В Приангарье существуют несколько комплексных центров социального обслуживания, «нанизанных» на вертикаль главного управления социальной защиты населения: в Иркутске, в Шелехове, в Братске, в Ангарске; в упомянутом авторами приведённого здесь письма Черемхове. И в каждом комплексном центре — так называемые «срочки»: отделения экстренной поддержки бомжей. Не «база», смахивающая на примитивный загон; не спецприёмник с его цементными нарами, на которых можно было разместиться лишь впритирку друг к другу, а обустроенные помещения, учитывающие элементарные человеческие потребности: санобработку, чистое постельное бельё, раз в день горячую пищу. Но «койко-мест» в «срочках» мало, не более нескольких десятков в каждой. Ровно столько, сколько позволяет иметь областной бюджет, финансирующий этот «рай» на нашей иркутской земле. Сколько же по ней кочует бедолаг; каков их весенне-летний прилив и осенне-зимний отлив в наших дворах, не скажет никто. Статистика этим не интересуется. Ясно лишь, что «рай», пребывание в котором рассчитано максимум на шесть месяцев, доступен немногим…

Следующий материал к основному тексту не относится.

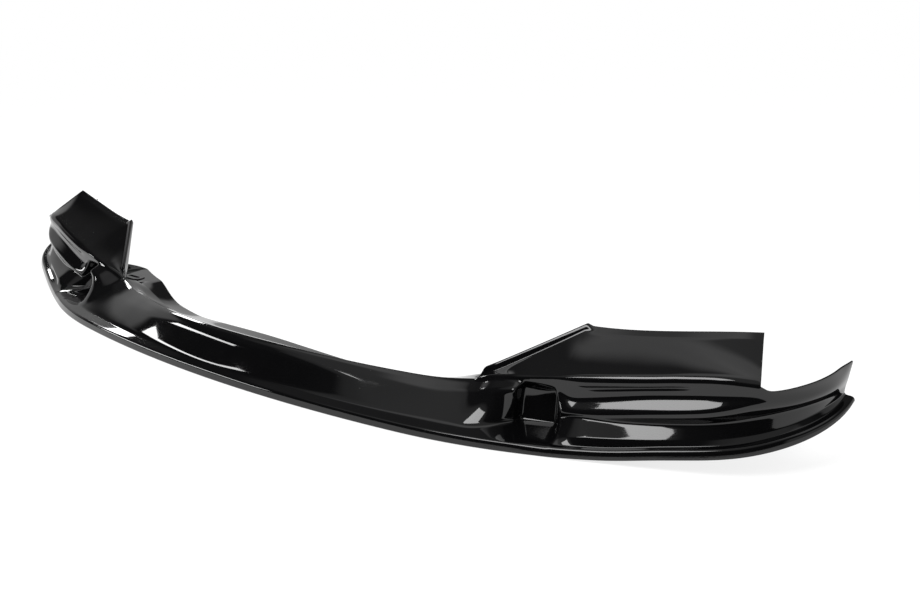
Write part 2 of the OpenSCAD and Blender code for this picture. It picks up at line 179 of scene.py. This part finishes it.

… Можно бесконечно спорить о том, когда легче жилось: до включения горбачёвского «прожектора перестройки» или сейчас, когда луч его погас и мы оказались в одном, общем для всех постперестроечном холодном пространстве. Дискуссия бессмысленна и бесцельна, хотя бы потому, что колесо времени вспять не повернуть. Ну а жизнь…

— Что жизнь? Она же всегда предъявляет к каждому жёсткие мерки, — говорит Олег Павлович Богданович, директор Иркутского комплексного центра социального обслуживания населения.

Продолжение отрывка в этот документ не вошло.